Kalau di B2C, kamu pakai kata yang gampang dan familiar. Jangan ribet pake jargon teknis, nanti malah bikin orang bingung. Contohnya, “sepatu lari nyaman” itu jauh lebih nyantol di hati pembeli biasa daripada istilah “footwear ergonomis” yang cuma bikin pusing.
Intinya, kita harus nyelami maksud pencarian, bukan cuma ngincer kata yang paling populer. Dengan cara ini, konten kamu bakal relevan dan punya peluang lebih gede nongkrong di halaman pertama Google.
Strategi Kata Kunci
Kata kunci itu bukan cuma soal asal comot kata populer, ya! Kamu harus pinter riset, ngerti niat di balik pencarian orang.
Misalnya nih, buat B2B, jangan cuma pakai kata “manajemen proyek” yang umum banget. Mending kamu pakai yang lebih spesifik kayak “solusi manajemen proyek agile.” Orang yang cari ini jelas ngerti dan serius, bukan cuma nyari info doang.
Terus, kamu juga harus lihat seberapa susah saingan kata kuncinya. Kalau domain kamu belum kuat, jangan langsung nyerang kata yang berat-berat. Cari yang levelnya cocok biar kamu bisa bersaing dengan efisien.
Kalau di B2C, kamu pakai kata yang gampang dan familiar. Jangan ribet pake jargon teknis, nanti malah bikin orang bingung. Contohnya, “sepatu lari nyaman” itu jauh lebih nyantol di hati pembeli biasa daripada istilah “footwear ergonomis” yang cuma bikin pusing.

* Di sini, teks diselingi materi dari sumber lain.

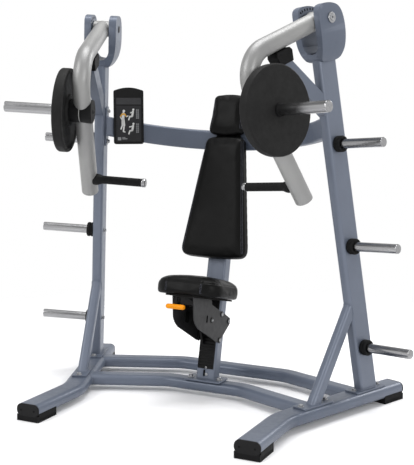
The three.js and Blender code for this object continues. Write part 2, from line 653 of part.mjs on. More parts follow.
function makeCarriage() {
  const inside = CARRIAGE.inside;
  const outside = inside + CARRIAGE.plate;
  const slot = slabAcrossX(roundedRectangle(16, 36, 8), inside - 5, outside + 5).translate(0, -158, 302);
  const sidePlate = cut(slabAcrossX(plateOutline(), inside, outside, 6), slot);
  add(seatFrame, 'carriage_plate_right', sidePlate, darkSteel);
  add(seatFrame, 'carriage_plate_left', mirrored(sidePlate), darkSteel);
  const glides = {
    rear_glide: [[70.5, 284], [108, 316]],
    front_glide: [[-22, 194], [-0.5, 342]],
  };
  for (const [name, [low, high]] of Object.entries(glides)) {
    const body = block([-inside + GAP, low[0], low[1]], [inside - GAP, high[0], high[1]]);
    const rackRelief = block([-RACK_HALF - 2, -8, 150], [RACK_HALF + 2, 1, 360]);
    const pawlRelief = block([-RACK_HALF - 2, -30, 150], [RACK_HALF + 2, 1, 300]);
    add(seatFrame, name, name === 'front_glide' ? cut(body, rackRelief, pawlRelief) : body, blackPlastic);
  }
  const seatBoard = pad(-SEAT_PAD.front + 22, 60, 112, 112, 0, 8, 40)
    .rotateX(-Math.PI / 2).translate(0, 0, SEAT_PAD.low - 8 - GAP);
  const boardCut = block([-200, -SEAT_PAD.back - 3, 300], [200, 200, 500]);
  add(seatFrame, 'seat_board', cut(seatBoard, boardCut), board);
}

function makeSeatPad() {
  const length = SEAT_PAD.front - SEAT_PAD.back;
  const section = roundedRectangle(2 * SEAT_PAD.half, length, SEAT_PAD.corner);
  const cushion = extrude(section, SEAT_PAD.high - SEAT_PAD.low, 6)
    .translate(0, -SEAT_PAD.back - length / 2, SEAT_PAD.low);
  add(seatFrame, 'seat_pad', cushion, vinyl);
}

// Release crank: pulling the orange handle up swings the pawl forward, out of the rack.
function makeRelease() {
  const crank = slabAcrossX(polygon([
    [-328.5, 356], [-328.5, 338], [-150, 348], [-112, 330], [-46, 222], [-22, 176], [-8, 176], [-8, 190],
    [-30, 232], [-98, 352], [-114, 382], [-140, 382], [-150, 368]]), -29, -17);
  const crankBore = turned([[-40, 6], [0, 6]], 12).translate(0, -128, 366);
  add(seatFrame, 'release_crank', cut(crank, crankBore), darkSteel);
  const reach = CARRIAGE.inside - GAP;
  const pin = turned([[-reach, 5.5], [reach, 5.5]], 12).translate(0, -128, 366);
  add(seatFrame, 'release_pivot_pin', pin, chrome);
  const handle = extrude(roundedRectangle(26, 26, 9), 96, 4).rotateY(Math.PI / 2).translate(-74, -342, 347);
  add(seatFrame, 'release_handle', handle, orangePlastic);
}

makeBase();
addPair('yawed', 'post', makePost(), framePaint);
addPair('yawed', 'brace', makeBrace(), framePaint);
makeHead();
makeStop();
makePegs();
makeArms();
makeHandles();
makeArch();
makePlacard();
makeSeatPost();
makeRack();
makeBackrest();
makeCarriage();
makeSeatPad();
makeRelease();

// The origin is the middle of the footprint, on the floor.
const box = new THREE.Box3().setFromObject(machine);
machine.position.y = -(box.min.y + box.max.y) / 2;

export default machine;
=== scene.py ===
"""Looks of a plate-loaded chest press machine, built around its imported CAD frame.

Outlines and stations are written in millimetres in the machine's own working frames, and each piece is
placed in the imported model's frame, which is in metres."""
import json
import math
import bmesh
import bpy
from mathutils import Matrix, Vector
from mathutils.bvhtree import BVHTree


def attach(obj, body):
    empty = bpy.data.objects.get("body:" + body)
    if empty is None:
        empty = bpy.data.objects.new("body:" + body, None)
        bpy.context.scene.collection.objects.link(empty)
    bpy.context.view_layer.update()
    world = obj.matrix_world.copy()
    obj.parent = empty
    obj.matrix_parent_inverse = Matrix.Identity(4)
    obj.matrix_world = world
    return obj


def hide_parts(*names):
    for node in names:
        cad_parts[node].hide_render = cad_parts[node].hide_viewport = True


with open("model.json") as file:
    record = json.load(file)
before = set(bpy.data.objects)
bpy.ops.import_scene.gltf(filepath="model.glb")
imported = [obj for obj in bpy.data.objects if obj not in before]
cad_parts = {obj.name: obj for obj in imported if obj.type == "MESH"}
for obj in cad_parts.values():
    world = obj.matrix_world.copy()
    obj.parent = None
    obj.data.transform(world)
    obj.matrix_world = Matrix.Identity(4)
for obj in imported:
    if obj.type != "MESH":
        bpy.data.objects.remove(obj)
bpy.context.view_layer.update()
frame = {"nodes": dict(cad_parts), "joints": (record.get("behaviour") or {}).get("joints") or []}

MM = 0.001
DEG = math.pi / 180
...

Intinya, kita harus nyelami maksud pencarian, bukan cuma ngincer kata yang paling populer. Dengan cara ini, konten kamu bakal relevan dan punya peluang lebih gede nongkrong di halaman pertama Google.
Diversifikasi Konten: Jangan Monoton
Kalau kamu cuma ngandelin satu jenis konten doang, siap-siap deh audiens bosen duluan. Coba deh campur-campur: artikel panjang, video kece, infografis yang gampang dicerna, atau malah kuis interaktif yang seru-seruan.
Kenapa? Karena tiap orang punya cara belajar dan nikmatin konten yang beda-beda. Jadi, kita jangkau semua tipe audiens, baik yang serius di B2B atau yang santai di B2C.
Contohnya Dropbox nih, mereka pakai kuis kepribadian buat nyari perhatian marketer B2B. Hasilnya? Lead naik 220%! Keren kan? Bukti nyata kalau format konten yang unik dan fun itu bisa banget ngangkat engagement dan hasil.
Konten Berkualitas: Fokus ke Pengguna
Konten yang kamu bikin tuh harus bener-bener ngasih manfaat nyata buat orang yang baca. Gampang dimengerti, dan bikin hidup mereka jadi lebih gampang.
Jangan lupa juga soal hal teknis, ya. Misal, loading website harus ngebut, dan tampilannya oke di hape. Soalnya kalau loading lemot, pengunjung bisa kabur sebelum sempat baca, sayang banget kan?
Coba deh bandingin artikel kamu sama yang udah ada di Google. Apakah sudah lengkap? Solusinya nendang nggak? Dan tampilannya nyaman buat mata? Kalau belum, fix harus dibenahi.
Jadi, kalau kamu fokus bikin pengalaman yang asik buat pembaca, otoritas situs kamu bakal naik, dan orang bakal gampang nemuin solusi lewat kontenmu.
Intinya, bikin konten buat manusia, bukan buat robot Google doang.
Penutup
Nah, sekarang kamu udah paham kan, strategi SEO buat B2B dan B2C itu nggak bisa disamain begitu aja. Harus nyesuain sama siapa yang mau kamu sapa.
Ingat ya, Dropbox aja bisa naik lead sampai 220% cuma karena pakai konten yang nyentuh sisi emosional. Jadi, bukan cuma soal angka atau kata kunci doang.
Yang penting, kamu bisa nge-klik sama kebutuhan dan rasa penasaran audiens kamu. Kalau kamu kasih konten yang berkualitas dan riset yang pas, naik ranking di Google bukan cuma angan-angan lagi.
Yuk, mulai praktekin sekarang! Kita sama-sama gas pol biar website kamu makin kinclong di mesin pencari!